Step 2: The primitive-to-conservative solver [Back to top]¶

This function is used to recompute the conservatives $\tilde{S}_i$ after the 3-velocity is changed as part of the current sheet prescription using Eq. 21 of arxiv:1704.00599v2. It implements the same equation used to compute the initial Poynting flux from the initial velocity: $$\tilde{S}_i = \gamma_{ij} \frac{\bar{v}^j \sqrt{\gamma}B^2}{4 \pi}$$ in terms of the Valencia 3-velocity.

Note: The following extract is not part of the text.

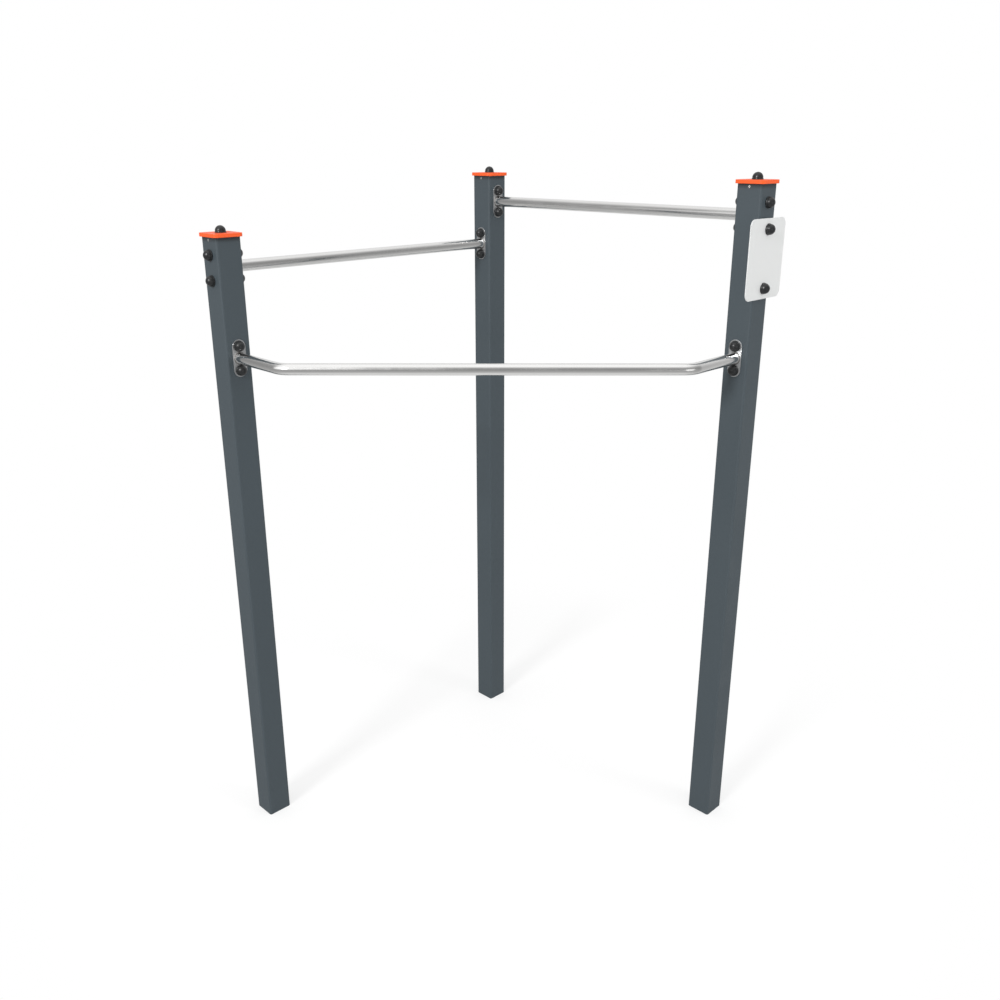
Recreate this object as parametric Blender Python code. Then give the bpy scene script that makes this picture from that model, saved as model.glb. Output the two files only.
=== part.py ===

In the implementation here, we first calculate $B^2 = \gamma_{ij} B^i B^j$, then $v_i = \gamma_{ij} v^j$ before we calculate the equivalent expression $$\tilde{S}_i = \frac{\bar{v}_i \sqrt{\gamma}B^2}{4 \pi}.$$

Here, we will simply let the NRPy+ GRFFE module handle this part, since that is already validated.

Step 3: Code Validation [Back to top]¶

As a code validation check, we will verify agreement in the SymPy expressions between

1. this tutorial and
2. the NRPy+ GiRaFFE_NRPy/GiRaFFE_NRPy_C2P_P2C.py module.

We will test the C2P algorithms first.

Now, we will reset the variables and test the P2C function.

Step 4: Output this notebook to $\LaTeX$-formatted PDF file [Back to top]¶

The following code cell converts this Jupyter notebook into a proper, clickable $\LaTeX$-formatted PDF file. After the cell is successfully run, the generated PDF may be found in the root NRPy+ tutorial directory, with filename Tutorial-GiRaFFE_NRPy-C2P_P2C.pdf (Note that clicking on this link may not work; you may need to open the PDF file through another means.)